To prepare for his Friday pilgrimage, Herb Schmertz goes to the Grand Central Deli at 10:30 A.M. and gets "two turkey sandwiches on rye with tomato, no mayo, and an apple." He leaves two hours later, stopping just before the Midtown Tunnel for a cherry Italian ice, and then again at Howard Johnson's, Exit 64 on the L.I.E., for an orange sherbet. It's no wonder that he sometimes has to pull over for "a fifteen-minute nap. ' '
Most people wait till they get to Grace's Famous hot-dog stand, just off Exit 70 on County Road 111. Her all-beef Boar's Head franks are the Hampton celebrity's hot dog of choice. "I wouldn ' t go if it weren ' t for Gracie's, ' ' declares Bruce Jay Friedman. "They're about the best hot dogs I've ever had," says food critic Craig Claiborne. Grace Amond figures she sells about five hundred ninety-five-cent hot dogs on summer Sundays, versus about two hundred on weekdays. This is the fifteenth year Grace has fed hungry commuters from her roadside trailer. The secret of her success? "Being friendly and carrying a decent product."

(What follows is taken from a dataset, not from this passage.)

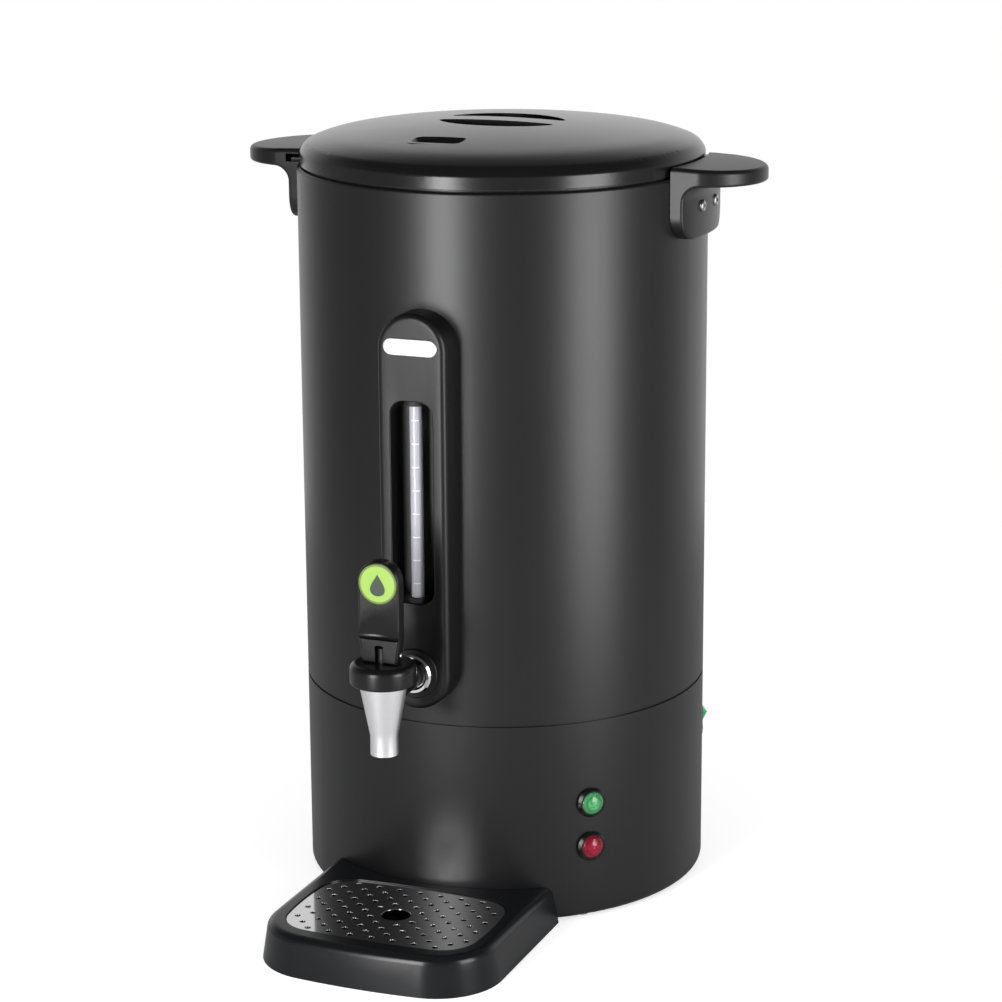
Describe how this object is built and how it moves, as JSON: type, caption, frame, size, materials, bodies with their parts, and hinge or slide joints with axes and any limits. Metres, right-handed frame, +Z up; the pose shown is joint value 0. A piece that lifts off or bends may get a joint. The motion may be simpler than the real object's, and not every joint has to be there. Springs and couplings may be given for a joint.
{
  "type": "hot water urn",
  "caption": "Cylindrical double-walled electric hot water urn with lift-off lid, side handles, sight-glass column, lever tap, lamps, rocker switch and drip tray.",
  "frame": {"origin": "on the body's axis at counter level", "axes": "+Z up along the body's axis, -Y towards the tap, +X towards the handle on the right of the tap"},
  "size_m": [0.3536, 0.3945, 0.5005],
  "materials": {
    "body_paint": "matte black powder coat",
    "stainless": "polished sheet",
    "plated_sheet": "zinc-plated",
    "fasteners": "bright",
    "foot_rubber": "matte",
    "cast_aluminium": "as cast",
    "phenolic": "moulded",
    "terminal_white": "moulded",
    "black_plastic": "satin moulded",
    "tap_plastic": "satin-gloss moulded",
    "tray_plastic": "gloss moulded",
    "green_lens": "clear tinted",
    "red_lens": "clear tinted",
    "switch_green": "translucent tinted",
    "plate_metal": "bare satin",
    "gauge_glass": "clear tube",
    "silicone": "food-grade silicone",
    "chrome": "polished",
    "spout_metal": "satin silver",
    "tap_steel": "bright",
    "badge": "printed disc"
  },
  "bodies": {
    "urn": {"base_shell": "body_paint", "outer_shell": "body_paint", "inner_vessel": "stainless", "base_plate": "plated_sheet", "base_screws": "fasteners", "rubber_feet": "foot_rubber", "foot_screws": "fasteners", "heat_spreader": "cast_aluminium", "heating_element": "cast_aluminium", "thermostat": "phenolic", "thermal_cutout": "phenolic", "tie_rod": "fasteners", "tie_nut": "fasteners", "terminal_block": "terminal_white", "lamp_bezels": "black_plastic", "lamp_nuts": "black_plastic", "green_lamp": "green_lens", "red_lamp": "red_lens", "switch_housing": "black_plastic", "cord_gland": "black_plastic", "gland_nut": "black_plastic", "handle_right": "black_plastic", "handle_left": "black_plastic", "handle_screws": "fasteners", "handle_nuts": "fasteners", "gauge_column": "black_plastic", "column_screw": "fasteners", "front_plate": "plate_metal", "gauge_glass": "gauge_glass", "gauge_bottom_seal": "silicone", "gauge_top_seal": "silicone", "gauge_tee": "black_plastic", "tap_shank": "chrome", "inner_gasket": "silicone", "shank_nut": "tap_steel", "outer_gasket": "silicone", "shank_sleeve": "tap_steel", "spout": "spout_metal", "tap_body": "tap_plastic", "tap_bonnet": "tap_plastic", "tap_spring": "tap_steel"},
    "valve": {"valve_stem": "tap_steel", "seat_cup": "silicone", "lever_pin": "tap_steel"},
    "lever": {"tap_lever": "tap_plastic", "lever_badge": "badge"},
    "seal": {"lid_seal": "silicone"},
    "lid": {"lid_cover": "black_plastic", "lid_lugs": "black_plastic", "lid_liner": "stainless", "lid_screws": "fasteners"},
    "rocker": {"switch_rocker": "switch_green"},
    "tray": {"drip_tray": "tray_plastic"},
    "grate": {"drip_grate": "stainless"}
  },
  "joints": [
    {"name": "lid_lift", "type": "slide", "parent": "urn", "child": "seal", "axis": [0, 0, 1], "range_m": [0, 0.18]},
    {"name": "lid_turn", "type": "hinge", "parent": "seal", "child": "lid", "pos_m": [0, 0, 0.4755], "axis": [0, 0, 1], "range_deg": [-15, 0]},
    {"name": "stem_lift", "type": "slide", "parent": "urn", "child": "valve", "axis": [0, 0, 1], "range_m": [0, 0.003], "deforming": ["tap_spring"]},
    {"name": "lever_tilt", "type": "hinge", "parent": "valve", "child": "lever", "pos_m": [0, -0.199, 0.1995], "axis": [1, 0, 0], "range_deg": [0, 30], "stiffness_Nm_per_rad": 0.05},
    {"name": "switch_rock", "type": "hinge", "parent": "urn", "child": "rocker", "pos_m": [0.11302, 0.06525, 0.089], "axis": [-0.5, 0.866, 0], "range_deg": [-24, 0]},
    {"name": "tray_slide", "type": "slide", "parent": "urn", "child": "tray", "axis": [0, -1, 0], "range_m": [0, 0.1]},
    {"name": "grate_lift", "type": "slide", "parent": "tray", "child": "grate", "axis": [0, 0, 1], "range_m": [0, 0.05]}
  ],
  "couplings": [
    {"joint": "stem_lift", "follows": "lever_tilt", "m_per_rad": 0.0052}
  ]
}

The lone dissent comes from writer Nora Ephron. "Grace's is all right in a pinch," she says, "but it's nothing compared to the little lady in the yellow truck at Exit 57 off the L.I.E." Ephron insists on kosher hot dogs, and the ones at Exit 57—"Honestly, we almost died when we tasted them"—have "hot red-pepper flakes in them."